> [Aim of the task]:
The listing below contains a span that opens with the line containing "lower_hook = bar_radius" and closes with the line containing "obj.data.transform(obj.matrix_world)". Return that span exactly.

++++++++++++++++++++

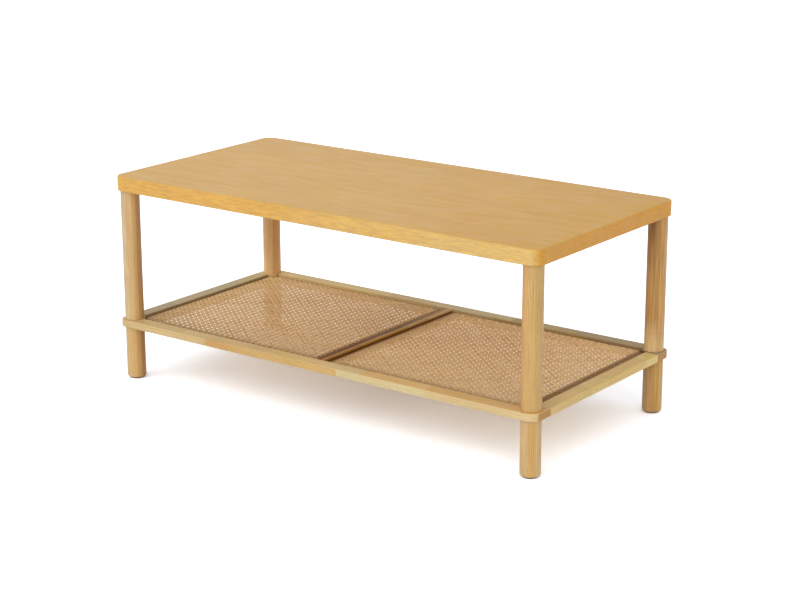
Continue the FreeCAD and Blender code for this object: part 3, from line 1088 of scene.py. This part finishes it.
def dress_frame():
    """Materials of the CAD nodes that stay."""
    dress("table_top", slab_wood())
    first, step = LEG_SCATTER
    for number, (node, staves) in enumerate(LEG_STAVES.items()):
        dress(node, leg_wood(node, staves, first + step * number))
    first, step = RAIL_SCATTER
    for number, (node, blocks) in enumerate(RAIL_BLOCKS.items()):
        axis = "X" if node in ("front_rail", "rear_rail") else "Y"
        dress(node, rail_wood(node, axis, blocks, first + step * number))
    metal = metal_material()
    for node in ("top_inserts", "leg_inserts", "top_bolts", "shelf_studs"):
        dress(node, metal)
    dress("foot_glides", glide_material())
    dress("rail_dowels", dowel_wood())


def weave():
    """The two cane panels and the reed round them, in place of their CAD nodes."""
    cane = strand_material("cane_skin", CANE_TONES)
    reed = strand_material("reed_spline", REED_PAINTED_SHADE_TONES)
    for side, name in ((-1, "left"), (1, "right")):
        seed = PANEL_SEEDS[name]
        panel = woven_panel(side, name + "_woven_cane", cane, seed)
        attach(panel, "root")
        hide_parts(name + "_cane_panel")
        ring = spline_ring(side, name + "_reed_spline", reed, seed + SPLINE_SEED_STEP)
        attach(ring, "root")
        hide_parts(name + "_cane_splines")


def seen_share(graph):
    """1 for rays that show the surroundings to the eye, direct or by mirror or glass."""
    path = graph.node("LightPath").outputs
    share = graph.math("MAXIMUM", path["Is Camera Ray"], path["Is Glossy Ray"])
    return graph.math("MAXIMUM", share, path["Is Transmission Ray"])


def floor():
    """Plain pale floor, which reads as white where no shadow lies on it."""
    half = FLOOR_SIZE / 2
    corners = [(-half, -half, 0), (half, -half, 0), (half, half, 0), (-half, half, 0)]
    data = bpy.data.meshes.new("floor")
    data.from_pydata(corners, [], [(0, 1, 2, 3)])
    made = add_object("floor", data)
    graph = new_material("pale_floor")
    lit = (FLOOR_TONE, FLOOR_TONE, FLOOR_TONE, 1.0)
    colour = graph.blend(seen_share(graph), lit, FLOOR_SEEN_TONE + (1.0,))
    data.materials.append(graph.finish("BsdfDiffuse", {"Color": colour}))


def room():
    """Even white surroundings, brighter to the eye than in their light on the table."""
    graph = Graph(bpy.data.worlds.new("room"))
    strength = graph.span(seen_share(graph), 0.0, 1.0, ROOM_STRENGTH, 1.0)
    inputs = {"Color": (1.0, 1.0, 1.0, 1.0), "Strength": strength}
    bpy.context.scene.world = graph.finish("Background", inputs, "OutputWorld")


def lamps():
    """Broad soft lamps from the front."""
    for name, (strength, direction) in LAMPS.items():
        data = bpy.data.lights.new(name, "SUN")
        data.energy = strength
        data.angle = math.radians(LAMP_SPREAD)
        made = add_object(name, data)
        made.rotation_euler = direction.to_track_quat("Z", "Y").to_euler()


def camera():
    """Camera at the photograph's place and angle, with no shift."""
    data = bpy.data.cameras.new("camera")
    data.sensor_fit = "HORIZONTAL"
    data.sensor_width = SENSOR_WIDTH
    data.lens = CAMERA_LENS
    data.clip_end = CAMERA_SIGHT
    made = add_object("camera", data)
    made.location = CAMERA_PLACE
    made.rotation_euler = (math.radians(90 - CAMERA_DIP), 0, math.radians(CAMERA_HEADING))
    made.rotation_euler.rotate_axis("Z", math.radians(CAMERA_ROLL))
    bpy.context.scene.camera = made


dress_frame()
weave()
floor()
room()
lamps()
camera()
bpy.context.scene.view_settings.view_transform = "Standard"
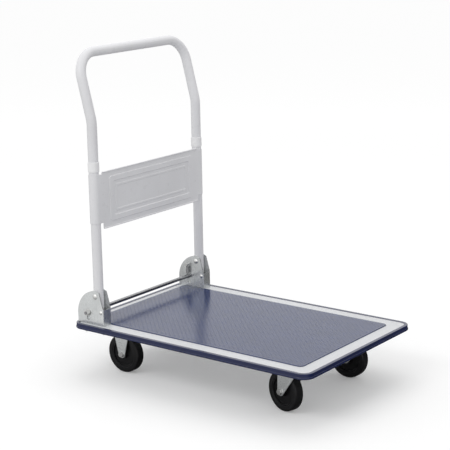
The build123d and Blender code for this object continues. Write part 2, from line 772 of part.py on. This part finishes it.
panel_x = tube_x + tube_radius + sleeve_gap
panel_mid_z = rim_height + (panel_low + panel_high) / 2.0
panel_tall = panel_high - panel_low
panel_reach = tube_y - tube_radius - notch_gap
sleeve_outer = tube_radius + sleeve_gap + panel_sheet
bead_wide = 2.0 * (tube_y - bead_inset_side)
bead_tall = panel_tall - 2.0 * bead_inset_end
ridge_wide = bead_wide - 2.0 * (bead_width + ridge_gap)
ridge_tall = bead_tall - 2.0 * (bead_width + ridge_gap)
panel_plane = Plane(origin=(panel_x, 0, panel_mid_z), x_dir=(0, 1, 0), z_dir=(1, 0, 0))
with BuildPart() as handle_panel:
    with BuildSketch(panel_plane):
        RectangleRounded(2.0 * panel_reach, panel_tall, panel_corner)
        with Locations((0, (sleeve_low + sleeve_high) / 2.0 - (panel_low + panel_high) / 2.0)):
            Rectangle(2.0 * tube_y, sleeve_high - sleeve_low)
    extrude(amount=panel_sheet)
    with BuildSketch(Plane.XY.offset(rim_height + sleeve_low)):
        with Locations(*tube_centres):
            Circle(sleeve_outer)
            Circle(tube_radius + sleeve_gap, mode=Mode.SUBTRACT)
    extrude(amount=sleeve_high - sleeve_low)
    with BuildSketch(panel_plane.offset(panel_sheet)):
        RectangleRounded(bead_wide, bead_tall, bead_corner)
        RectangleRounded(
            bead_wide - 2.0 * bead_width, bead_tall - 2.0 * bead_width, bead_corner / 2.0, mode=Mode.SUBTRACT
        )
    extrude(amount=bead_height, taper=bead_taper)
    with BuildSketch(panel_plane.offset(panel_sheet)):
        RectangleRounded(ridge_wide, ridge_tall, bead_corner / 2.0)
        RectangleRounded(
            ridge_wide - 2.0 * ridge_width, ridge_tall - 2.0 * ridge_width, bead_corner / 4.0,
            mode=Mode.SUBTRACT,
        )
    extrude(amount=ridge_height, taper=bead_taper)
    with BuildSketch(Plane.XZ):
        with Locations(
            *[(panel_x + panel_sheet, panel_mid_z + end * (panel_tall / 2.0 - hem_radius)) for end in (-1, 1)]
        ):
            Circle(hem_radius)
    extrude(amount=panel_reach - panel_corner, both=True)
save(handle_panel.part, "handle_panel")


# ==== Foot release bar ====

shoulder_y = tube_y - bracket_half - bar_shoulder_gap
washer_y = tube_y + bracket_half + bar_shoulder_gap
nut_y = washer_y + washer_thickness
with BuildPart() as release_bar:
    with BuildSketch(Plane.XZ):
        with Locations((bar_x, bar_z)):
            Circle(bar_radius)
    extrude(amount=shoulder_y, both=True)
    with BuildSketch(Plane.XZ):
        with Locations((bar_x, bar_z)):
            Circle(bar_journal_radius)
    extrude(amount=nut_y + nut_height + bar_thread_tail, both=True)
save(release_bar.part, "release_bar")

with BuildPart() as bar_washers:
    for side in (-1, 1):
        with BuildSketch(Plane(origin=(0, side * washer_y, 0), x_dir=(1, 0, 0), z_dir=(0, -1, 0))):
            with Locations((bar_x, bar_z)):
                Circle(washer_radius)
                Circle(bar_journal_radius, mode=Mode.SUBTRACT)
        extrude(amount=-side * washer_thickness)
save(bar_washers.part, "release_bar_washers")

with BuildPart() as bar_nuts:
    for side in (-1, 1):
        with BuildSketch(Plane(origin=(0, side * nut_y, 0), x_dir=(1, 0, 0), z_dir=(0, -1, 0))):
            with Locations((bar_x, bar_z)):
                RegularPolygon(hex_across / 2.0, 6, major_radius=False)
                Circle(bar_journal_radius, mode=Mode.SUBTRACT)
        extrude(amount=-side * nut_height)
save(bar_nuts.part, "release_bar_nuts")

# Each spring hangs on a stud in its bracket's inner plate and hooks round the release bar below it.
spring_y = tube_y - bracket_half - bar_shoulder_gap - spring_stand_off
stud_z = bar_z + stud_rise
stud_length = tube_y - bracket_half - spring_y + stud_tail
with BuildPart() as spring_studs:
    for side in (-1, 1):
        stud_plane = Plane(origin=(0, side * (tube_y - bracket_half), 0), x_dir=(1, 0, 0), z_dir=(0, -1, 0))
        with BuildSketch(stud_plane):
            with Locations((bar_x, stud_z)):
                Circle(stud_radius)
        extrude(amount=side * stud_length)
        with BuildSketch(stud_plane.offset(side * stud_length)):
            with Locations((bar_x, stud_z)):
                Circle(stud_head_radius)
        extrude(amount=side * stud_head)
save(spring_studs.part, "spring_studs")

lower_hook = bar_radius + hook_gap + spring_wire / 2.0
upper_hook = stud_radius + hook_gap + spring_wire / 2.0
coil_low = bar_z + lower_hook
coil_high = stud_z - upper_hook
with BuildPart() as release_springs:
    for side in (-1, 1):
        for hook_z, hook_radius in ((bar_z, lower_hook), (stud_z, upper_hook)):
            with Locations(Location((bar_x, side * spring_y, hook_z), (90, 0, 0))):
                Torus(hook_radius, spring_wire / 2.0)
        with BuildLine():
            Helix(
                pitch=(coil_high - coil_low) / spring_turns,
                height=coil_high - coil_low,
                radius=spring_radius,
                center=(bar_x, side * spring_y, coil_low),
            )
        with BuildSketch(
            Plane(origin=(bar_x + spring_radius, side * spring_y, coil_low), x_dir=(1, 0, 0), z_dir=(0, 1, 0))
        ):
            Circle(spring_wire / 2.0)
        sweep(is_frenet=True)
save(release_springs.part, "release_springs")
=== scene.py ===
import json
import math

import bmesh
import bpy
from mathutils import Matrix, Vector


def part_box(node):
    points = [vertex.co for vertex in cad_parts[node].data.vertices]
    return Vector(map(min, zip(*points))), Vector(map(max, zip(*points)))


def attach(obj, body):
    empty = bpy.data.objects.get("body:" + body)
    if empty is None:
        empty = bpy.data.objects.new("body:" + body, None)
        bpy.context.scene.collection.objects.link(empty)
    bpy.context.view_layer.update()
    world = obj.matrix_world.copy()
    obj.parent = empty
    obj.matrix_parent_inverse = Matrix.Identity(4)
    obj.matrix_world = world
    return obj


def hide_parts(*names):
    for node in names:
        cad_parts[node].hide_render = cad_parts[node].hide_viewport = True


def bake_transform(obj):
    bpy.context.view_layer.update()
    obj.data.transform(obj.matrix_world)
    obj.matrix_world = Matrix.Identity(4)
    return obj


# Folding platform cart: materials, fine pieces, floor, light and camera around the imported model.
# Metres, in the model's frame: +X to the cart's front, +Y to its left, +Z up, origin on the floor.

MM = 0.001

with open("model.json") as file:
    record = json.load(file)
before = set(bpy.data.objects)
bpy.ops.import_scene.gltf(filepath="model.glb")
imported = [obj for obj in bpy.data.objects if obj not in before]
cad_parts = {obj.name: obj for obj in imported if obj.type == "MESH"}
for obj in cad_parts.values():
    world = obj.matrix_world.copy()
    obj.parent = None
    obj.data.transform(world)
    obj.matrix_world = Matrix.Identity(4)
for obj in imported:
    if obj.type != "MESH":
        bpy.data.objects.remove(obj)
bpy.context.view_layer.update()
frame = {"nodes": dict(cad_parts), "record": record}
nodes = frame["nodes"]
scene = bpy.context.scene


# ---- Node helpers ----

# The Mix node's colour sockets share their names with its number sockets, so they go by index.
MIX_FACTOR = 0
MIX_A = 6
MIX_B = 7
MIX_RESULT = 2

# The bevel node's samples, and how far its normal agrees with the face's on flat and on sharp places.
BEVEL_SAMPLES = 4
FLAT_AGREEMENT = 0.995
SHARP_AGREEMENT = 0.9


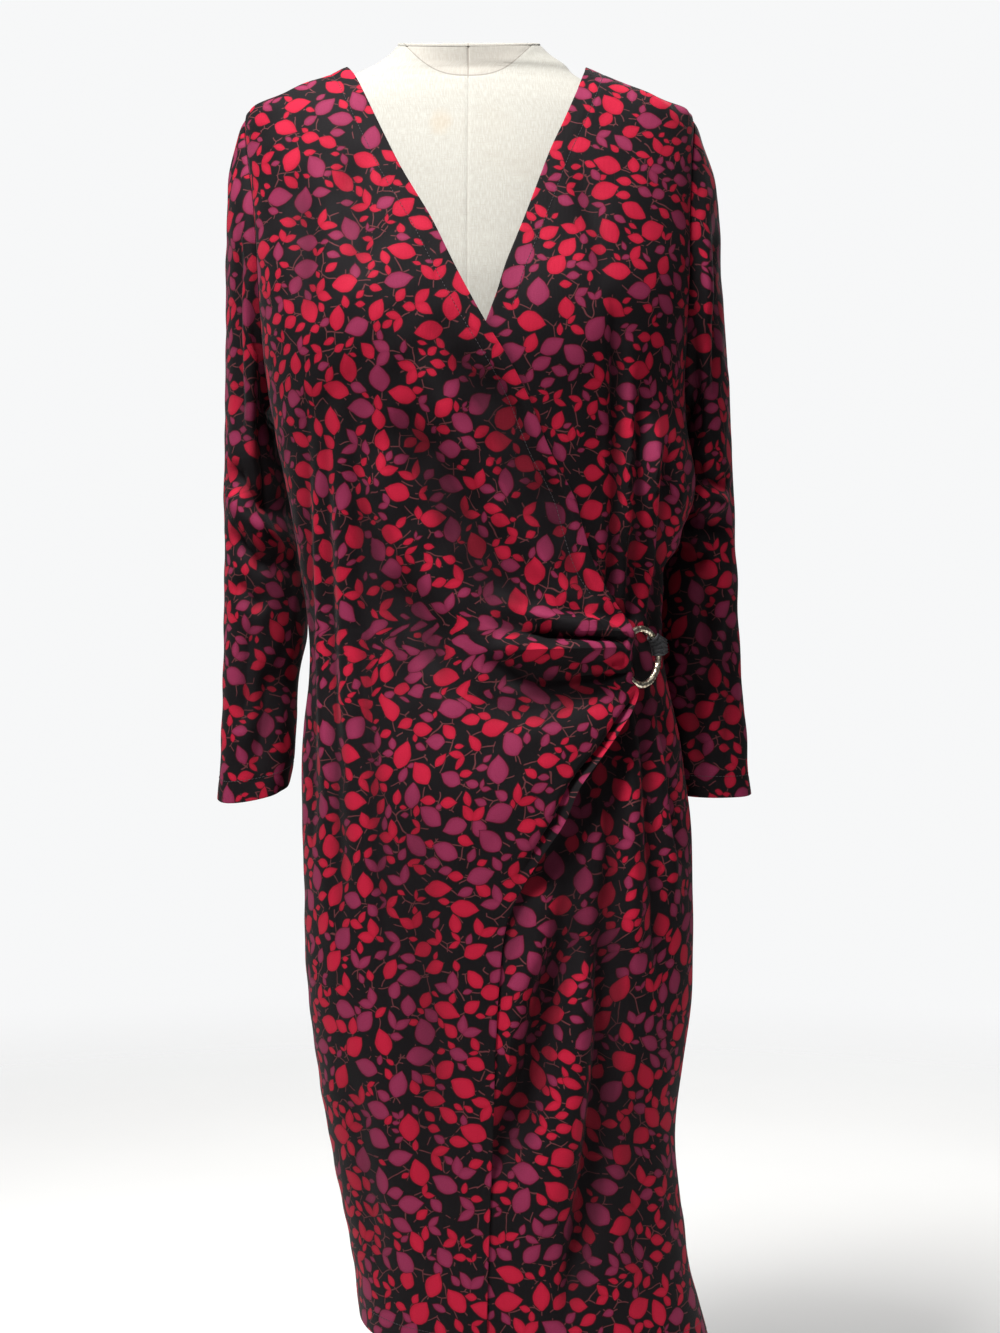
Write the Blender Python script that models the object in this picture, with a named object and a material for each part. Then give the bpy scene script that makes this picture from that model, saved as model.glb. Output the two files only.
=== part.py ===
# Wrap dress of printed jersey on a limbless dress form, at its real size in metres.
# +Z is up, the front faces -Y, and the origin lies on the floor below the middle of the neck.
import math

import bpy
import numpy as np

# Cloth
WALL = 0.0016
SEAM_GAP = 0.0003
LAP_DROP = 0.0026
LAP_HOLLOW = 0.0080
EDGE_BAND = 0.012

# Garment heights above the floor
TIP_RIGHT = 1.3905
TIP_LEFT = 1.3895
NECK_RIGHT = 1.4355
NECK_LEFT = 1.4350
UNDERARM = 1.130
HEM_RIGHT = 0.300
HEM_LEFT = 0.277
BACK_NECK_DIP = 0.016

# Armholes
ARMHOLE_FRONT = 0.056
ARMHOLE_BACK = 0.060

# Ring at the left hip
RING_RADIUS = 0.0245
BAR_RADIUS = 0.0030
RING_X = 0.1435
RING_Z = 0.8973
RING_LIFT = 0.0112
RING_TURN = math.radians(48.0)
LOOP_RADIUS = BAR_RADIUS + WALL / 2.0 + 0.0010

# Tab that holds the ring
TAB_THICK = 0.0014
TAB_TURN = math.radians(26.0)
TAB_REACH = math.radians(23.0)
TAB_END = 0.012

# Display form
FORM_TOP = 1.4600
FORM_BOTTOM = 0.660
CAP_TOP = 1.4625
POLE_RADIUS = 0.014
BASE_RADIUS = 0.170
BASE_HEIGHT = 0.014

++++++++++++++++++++

> [Answer for this exercise]:
lower_hook = bar_radius + hook_gap + spring_wire / 2.0
upper_hook = stud_radius + hook_gap + spring_wire / 2.0
coil_low = bar_z + lower_hook
coil_high = stud_z - upper_hook
with BuildPart() as release_springs:
    for side in (-1, 1):
        for hook_z, hook_radius in ((bar_z, lower_hook), (stud_z, upper_hook)):
            with Locations(Location((bar_x, side * spring_y, hook_z), (90, 0, 0))):
                Torus(hook_radius, spring_wire / 2.0)
        with BuildLine():
            Helix(
                pitch=(coil_high - coil_low) / spring_turns,
                height=coil_high - coil_low,
                radius=spring_radius,
                center=(bar_x, side * spring_y, coil_low),
            )
        with BuildSketch(
            Plane(origin=(bar_x + spring_radius, side * spring_y, coil_low), x_dir=(1, 0, 0), z_dir=(0, 1, 0))
        ):
            Circle(spring_wire / 2.0)
        sweep(is_frenet=True)
save(release_springs.part, "release_springs")
=== scene.py ===
import json
import math

import bmesh
import bpy
from mathutils import Matrix, Vector


def part_box(node):
    points = [vertex.co for vertex in cad_parts[node].data.vertices]
    return Vector(map(min, zip(*points))), Vector(map(max, zip(*points)))


def attach(obj, body):
    empty = bpy.data.objects.get("body:" + body)
    if empty is None:
        empty = bpy.data.objects.new("body:" + body, None)
        bpy.context.scene.collection.objects.link(empty)
    bpy.context.view_layer.update()
    world = obj.matrix_world.copy()
    obj.parent = empty
    obj.matrix_parent_inverse = Matrix.Identity(4)
    obj.matrix_world = world
    return obj


def hide_parts(*names):
    for node in names:
        cad_parts[node].hide_render = cad_parts[node].hide_viewport = True


def bake_transform(obj):
    bpy.context.view_layer.update()
    obj.data.transform(obj.matrix_world)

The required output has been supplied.